El retrovisor

Surcos

Todo nos parece difícil de afrontar, todo es subversivo y contradictorio en un mundo dominado por la tecnología, tanto, que nos hace olvidar las raíces profundas que nos unen a la tierra

Después de la labor en la huerta de Murcia. 1961

Después de la labor en la huerta de Murcia. 1961 / Archivo TLM

Miguel López-Guzmán

Miguel López-Guzmán

Quizás todas las generaciones han creído que su tiempo era el peor tiempo de todos. Tenemos la vanidad de pensar que nuestros antepasados no sintieron ese desagradable anhelo que ahora llamamos angustia. Si leemos libros que reflejan las costumbres y los afanes del pasado, veremos que, en cualquier época, los hombres han vivido con la dramática incertidumbre de acabar un mes y empezar otro. «La vida se va poniendo difícil» se ha dicho en cualquier tiempo, y tan solo los viejos, cuando vuelven la vista atrás, viendo el pasado con ese azul que tiene el horizonte en lejanía, pensamos que aquella vida fue más risueña, aunque no fuera fácil.

Todo nos parece difícil de afrontar, todo es subversivo y contradictorio en un mundo dominado por la tecnología, tanto, que nos hace olvidar las raíces profundas que nos unen a la tierra. Nadie para valorar la vida como las gentes del campo, ellos, que ven transformarse lo que fue semilla en frescos tallos verdes que serán sustento de muchos.

Un mundo altivo que ningunea a la agricultura en la España rural, a la Murcia huertana, en la que la zarpa de la avaricia no regatea a la hora de conseguir pingües beneficios a costa de quienes doblan su espalda día tras día, de sol a sol.

Toda ayuda a los agricultores es poca en un país eminentemente agrícola que goza de los favores de la naturaleza desde que el hombre dejó de ser nómada. Malos tiempos corren para el sector primario, en unos días en los que habrá jóvenes que piensen que la leche nace en el ‘tetrabrik’, que las pechugas de pollo nacen deshuesadas y los tomates en las góndolas de los supermercados. Pues no, aún hay que tirar del arado por muy mecanizado que este sea.

Huertanos, labradores, ganaderos, pescadores que dependen en gran parte de la meteorología, generación tras generación en la mayoría de los casos, ven su esfuerzo ninguneado ante precios ridículos por una producción que el consumidor pagará de forma abusiva debido a intermediarios y a aquellos que con sus grandes empresas imponen la economía de mercado en una Europa que abre las puertas a otros países en clara competencia desleal.

Cada día desde muy temprano el arado abre y remueve, incansable, la tierra. El sol, las estrellas y los gallos son los relojes del campo y ellos indican el momento de comenzar la labranza, de comenzar la labor que alimentará a soberbias poblaciones del mundo urbano ante la indiferencia de quienes tienen la obligación de velar por quienes componen el denominado sector primario.

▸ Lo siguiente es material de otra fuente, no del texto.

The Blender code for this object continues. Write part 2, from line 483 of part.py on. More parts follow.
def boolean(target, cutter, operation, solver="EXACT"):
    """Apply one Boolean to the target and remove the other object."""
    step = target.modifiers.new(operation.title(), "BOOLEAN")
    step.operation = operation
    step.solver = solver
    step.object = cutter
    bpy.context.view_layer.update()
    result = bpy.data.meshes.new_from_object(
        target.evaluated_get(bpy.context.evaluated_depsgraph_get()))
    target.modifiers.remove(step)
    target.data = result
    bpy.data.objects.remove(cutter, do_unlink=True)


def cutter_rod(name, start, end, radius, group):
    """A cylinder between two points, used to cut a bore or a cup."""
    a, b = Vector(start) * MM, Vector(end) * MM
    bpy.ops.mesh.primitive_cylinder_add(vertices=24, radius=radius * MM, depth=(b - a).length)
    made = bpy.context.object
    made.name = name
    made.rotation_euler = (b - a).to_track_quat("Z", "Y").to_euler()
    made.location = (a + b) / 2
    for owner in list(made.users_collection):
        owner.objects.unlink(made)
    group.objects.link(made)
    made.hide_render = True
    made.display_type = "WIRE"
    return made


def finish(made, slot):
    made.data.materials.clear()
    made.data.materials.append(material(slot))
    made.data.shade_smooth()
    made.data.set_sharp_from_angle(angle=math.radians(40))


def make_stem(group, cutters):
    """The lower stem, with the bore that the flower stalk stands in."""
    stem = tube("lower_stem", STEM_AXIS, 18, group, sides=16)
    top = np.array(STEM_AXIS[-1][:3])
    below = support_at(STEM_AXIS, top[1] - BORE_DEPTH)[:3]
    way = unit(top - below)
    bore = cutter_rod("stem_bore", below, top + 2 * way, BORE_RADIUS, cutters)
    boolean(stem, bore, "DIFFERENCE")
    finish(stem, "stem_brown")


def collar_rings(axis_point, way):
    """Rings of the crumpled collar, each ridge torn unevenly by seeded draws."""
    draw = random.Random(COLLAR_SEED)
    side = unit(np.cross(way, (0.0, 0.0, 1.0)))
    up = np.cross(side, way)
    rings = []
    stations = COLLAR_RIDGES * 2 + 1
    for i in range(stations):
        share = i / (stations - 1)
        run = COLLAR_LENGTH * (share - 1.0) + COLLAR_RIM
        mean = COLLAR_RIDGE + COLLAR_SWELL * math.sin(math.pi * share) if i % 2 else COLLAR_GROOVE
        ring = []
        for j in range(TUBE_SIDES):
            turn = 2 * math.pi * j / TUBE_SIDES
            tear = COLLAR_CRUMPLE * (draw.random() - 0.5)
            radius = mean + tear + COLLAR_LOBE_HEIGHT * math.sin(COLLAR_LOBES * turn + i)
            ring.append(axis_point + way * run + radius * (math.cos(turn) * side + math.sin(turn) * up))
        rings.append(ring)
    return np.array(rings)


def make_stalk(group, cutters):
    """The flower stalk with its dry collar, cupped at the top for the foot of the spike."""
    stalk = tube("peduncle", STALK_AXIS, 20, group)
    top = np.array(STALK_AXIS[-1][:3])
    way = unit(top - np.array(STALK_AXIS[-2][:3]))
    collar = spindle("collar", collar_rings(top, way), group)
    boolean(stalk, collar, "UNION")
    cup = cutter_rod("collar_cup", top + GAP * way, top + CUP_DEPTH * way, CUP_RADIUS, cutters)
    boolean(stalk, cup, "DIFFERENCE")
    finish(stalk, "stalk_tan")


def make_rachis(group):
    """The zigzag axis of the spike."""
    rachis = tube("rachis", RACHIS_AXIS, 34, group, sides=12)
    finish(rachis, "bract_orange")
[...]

Gentes que viven pendientes del agua vivificadora que riega los campos, la misma que pagan a precios abusivos, merecen unos salarios y precios dignos por sus productos. Acertada pancarta la que hemos podido ver en las manifestaciones que están teniendo lugar en toda España: «Nuestro final, será vuestra hambre». Productos nacionales de primera calidad relegados ante la compra a países extranjeros, burocracia y como siempre la avaricia de unos pocos que olvidan a quienes trabajan los campos y a los propios consumidores. 

Ayudas al sector que quedaron estancadas en el tiempo cuando se habla de la España vaciada, debido a la incompetencia de políticos de aquí y de allá. Las gentes del campo, de la huerta, de la mar, precisan de la solidaridad de todos.

«Arar es grande favor», escribía Lope. Sí, ayudando al campo ganamos todos. 

Hoy como ayer, el que no ara, no recoge.